No. Evidence is very clear that changes in the tax code do not impact charitable giving. During the 1980s, top federal rates were dramatically decreased from 70% to 28%. Critics of the Reagan Tax Reform Act (TRA) of 1986, which reduced the top rate from 50% to 28%, predicted that charitable giving would decrease because reducing marginal tax rates would decrease the value of charitable contributions for tax purposes. Instead, charitable giving increased after TRA was enacted. As a percent of personal income, charitable giving has been fairly constant, despite significant changes in the tax code.
In a static sense, the TRA was revenue neutral, which means that taxpayers as a whole did notincrease charitable giving because they had more after-tax income. The largest determinant oncharitable giving is the state of the economy, not the tax code.
Will elimination of deductions for mortgage interest make home ownership less achievable?
No. During the past forty years, the percent of federal taxpayers that itemize deductions – and consequently the percent of those who deduct mortgage interest — has fluctuated wildly as has the tax value of these deductions since federal tax rates have fluctuated wildly also. However, home ownership rates have been very stable over this time, with a slight increase. Broad-based mortgage interest deductions lower the effective interest rate for buying a house, and this is usually reflected in higher home prices, not necessarily increased home ownership. In recent years, the biggest impact of low interest rates has been increased home prices, not increased home ownership.
Moreover, should Utah’s tax system incentivize borowing in a state whose bankruptcy rate is thehighest in the nation?

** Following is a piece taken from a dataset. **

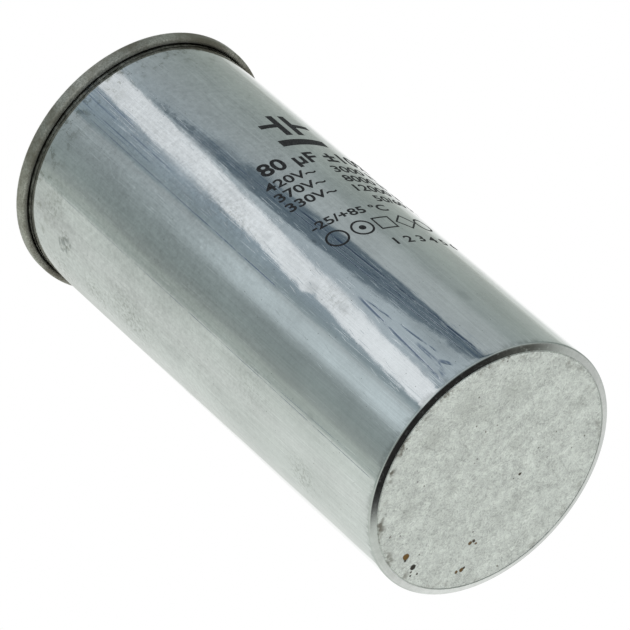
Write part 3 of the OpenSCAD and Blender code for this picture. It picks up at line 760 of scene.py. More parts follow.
def wall_look(tree, place, parts, angle):
    """(colour, roughness, height) of the drawn wall. The angle is in degrees from the printed middle."""
    up = parts["Z"]
    round_mm = times(tree, angle, around(1.0))
    spread = add(tree, "ShaderNodeCombineXYZ", {0: round_mm, 1: up, 2: 0.0}).outputs[0]
    found = wall_textures(tree, place, spread, angle, up)
    grime, shade_under_rim, foot = wall_grime_and_shade(tree, spread, found, up)
    tone = wall_tone(tree, found, angle, up)
    colour = add(tree, "ShaderNodeHueSaturation", {"Color": METAL, "Value": tone}).outputs[0]
    layers = (           # a mask, its strength and its shade
        (ovals(tree, spread, WALL_MARKS, 0.35, 1.25), 1.0, rgb(0.34, 0.36, 0.36)),
        (grime, 1.0, rgb(0.24, 0.245, 0.205)),
        # painted shade: the dark line under the rim
        (shade_under_rim, 0.85, rgb(0.08, 0.08, 0.075)),
        (found["pale_dots"], 0.35, rgb(0.93, 0.94, 0.93)),
        (found["dots"], 0.7, rgb(0.12, 0.12, 0.11)),
        (found["pale_hairs"], 0.18, rgb(0.95, 0.97, 1.0)),
        (found["bare"], 0.34, rgb(1.0, 1.0, 1.0)),
        # painted reflection: dark blue where the dark cards are mirrored
        (found["mirrored_blue"], 0.38, rgb(0.16, 0.25, 0.40)),
        (found["mirrored_dark_hairs"], 0.36, rgb(0.20, 0.30, 0.45)),
        # painted shade: the creases are darkened dark blue in colour as well as bumped
        (found["folds_and_shade"], 0.76, rgb(0.12, 0.18, 0.30)),
        (foot, 0.45, rgb(0.22, 0.23, 0.22)),
    )
    for mask, strength, shade in layers:
        colour = mix(tree, times(tree, mask, strength), colour, shade)
    roughness = sums(tree, "MULTIPLY_ADD", times(tree, found["dull"], found["frosty"]), 0.07, 0.04)
    roughness = sums(tree, "MULTIPLY_ADD", found["scratches"], 0.08, roughness)
    return colour, roughness, wall_height(tree, found)


print("bare metal:", [round(c, 3) for c in METAL[:3]])

# %% [markdown]
# ## The ring round the base
#
# The edge that the can stands on is rubbed bare. Dirt gathers in the corner between it and the frosted face,
# most of all on the left of the print, where a black band on the edge is a painted dark reflection. The far
# side of it is only dull.
# Each of these sides is a soft step over the place, measured towards one azimuth.

# %% Aluminium: the ring
BASE_FACE_R = 28.1       # where the flat base face ends and its fine groove begins
GROOVE_W = 0.3           # the groove's width
RING_R = BASE_FACE_R + GROOVE_W
DIRTY_SIDE = -159.0      # azimuths of the sides where the ring is dirty, painted black as a dark reflection, and dull
BLACK_REFLECTION_SIDE = -141.0
DULL_SIDE = -24.0


def from_axis(tree, parts):
    """How far a place lies from the can's axis, in millimetres."""
    y_square = times(tree, parts["Y"], parts["Y"])
    return sums(tree, "SQRT", sums(tree, "MULTIPLY_ADD", parts["X"], parts["X"], y_square))


def on_side(tree, parts, azimuth_deg):
    """1 at the wall on the side of an azimuth, -1 at the wall opposite and 0 between them."""
    azimuth = math.radians(azimuth_deg)
    along_y = times(tree, parts["Y"], math.sin(azimuth) / CAN_R)
    return sums(tree, "MULTIPLY_ADD", parts["X"], math.cos(azimuth) / CAN_R, along_y)


def over_ring(tree, place, parts, radius, is_edge, colour):
    """The colour with the ring's dirt, bare metal and a painted black reflection laid over it."""
    smear = grain(tree, place, 0.35, 3.0, 0.6)
    corner = times(tree, between(tree, radius, RING_R - 1.8, RING_R + 0.2, 2.0),
                  soft_step(tree, smear, 0.50, 0.68))
    dirty = soft_step(tree, on_side(tree, parts, DIRTY_SIDE), -0.39, 0.975, 0.35, 0.95)
    colour = mix(tree, times(tree, corner, dirty), colour, rgb(0.15, 0.135, 0.10))
    bare = mix(tree, smear, rgb(0.56, 0.58, 0.555), rgb(0.76, 0.785, 0.76))
    grainy = grain(tree, place, 1.6, 4.0, 0.7)
    dull = soft_step(tree, on_side(tree, parts, DULL_SIDE), -0.2, 0.6, 0.0, 0.75)
    bare = mix(tree, dull, bare, mix(tree, grainy, rgb(0.30, 0.31, 0.295), rgb(0.66, 0.68, 0.66)))
    colour = mix(tree, times(tree, is_edge, 0.85), colour, bare)
    # Painted reflection: a near-black band on the edge, on one side only, stands in for something dark
    # mirrored there; gaps in a noise let the bare metal through.
    black_reflection = times(tree, between(tree, radius, RING_R - 0.1, CAN_R - 0.25, 0.3),
                 soft_step(tree, parts["Z"], 0.5, 0.9, 1.0, 0.0))
    black_reflection_side = soft_step(tree, on_side(tree, parts, BLACK_REFLECTION_SIDE), 0.348, 0.715, 0.0, 0.95)
    black_reflection = times(tree, black_reflection, black_reflection_side)
    reflection_gaps = soft_step(tree, grain(tree, stretched(tree, place, 1.0, 1.0, 3.0), 0.9, 4.0, 0.7), 0.56, 0.68)
    black_reflection = times(tree, black_reflection, sums(tree, "MULTIPLY_ADD", reflection_gaps, -0.45, 1.0))
    black_reflection_colour = mix(tree, grain(tree, place, 1.3, 3.0, 0.6), rgb(0.02, 0.02, 0.02), rgb(0.16, 0.155, 0.14))
    return mix(tree, black_reflection, colour, black_reflection_colour)


print("ring from %.1f to %.1f mm" % (RING_R, CAN_R))

# %% [markdown]
# ## The can's material
#
# Base, ring and wall are one sheet without a seam, so they are one material. Three materials on three sets of
# faces would meet in hard lines. Here masks of the place blend them: the base lies inside the groove, the
# ring's edge is the lowest millimetre, and the wall is all the rest.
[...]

Finally, supporters of deductions for charitable contributions and mortgage interest would haveto oppose any reduction in federal and state income tax rates since these reductions would reducethe tax value of these deductions.
Single Sales Factor for Corporate Income Taxes
Instead of eliminating the state corporate income tax entirely, the Utah Taxpayers Association and the business community in general recommends allowing companies to choose between an evenly weighted three-factor formula or single sales factor (SSF). An electable SSF is based on the same underlying principles as the electable double weighting of sales that the Legislature passed in the 2005 General Session.
Concerns about Complete Elimination of Utah Corporate Income Tax
Tax cuts are always appreciated. However, some tax cuts are more valuable than others, especially if taxes are increased elsewhere to make up the difference.
Eliminating sales taxes on business inputs is a more valuable tax cut thancomplete elimination of state corporate income tax. According to the Utah Constitution, intangible property may not be taxed if a corporate income tax is imposed. If the corporate income tax is repealed and the state constitution is not amended, intangible property would be taxable.
Reasons For Electable Single Sales Factor
SSF benefits companies that invest in Utah and export goods and services. A company with 100% of its production and employees in Utah and 100% of its sales outside of Utah would pay zero Utah corporate income tax (but would still pay local property taxes).
Companies with lower sales factor than overall apportionment factor will experience a reduction in Utah corporate income tax, meaning that a company that is primarily located in Utah and exports most or all of its product would benefit.
Exporting companies are typically high wage companies like manufacturers, IT, mining, and other basic industry. States are generally moving away from evenly weighted three factor to heavier emphasis on sales.
The complete elimination of state corporate income taxes would decrease state revenues (using static analysis) by about $150 to $200 million while estimated revenue reduction for electable SSF would be $63 million.
SSF eliminates constitutional concerns
Utah Constitution Article XIII, section 2, part (5): “If any intangibleproperty is taxed under the property tax, the income from that property may not also be taxed.” Taxation of intangible property (patents, copyrights, expertise, know-how, customer base, sales force, etc.) would be catastrophic for many companies. The single sales factor also a ddresses many of the objections raised against corporate income taxes in general. Taxing corporate profits is double-taxation since individuals are also taxed on dividends and capital gains. Reducing corporate income tax revenues by allowing SSF reduces revenues from a volatile and slowly declining revenue source.
The Legislature is still early in the process of reforming individual and corporate income taxes, but now is the time for interested persons to have the most effective input.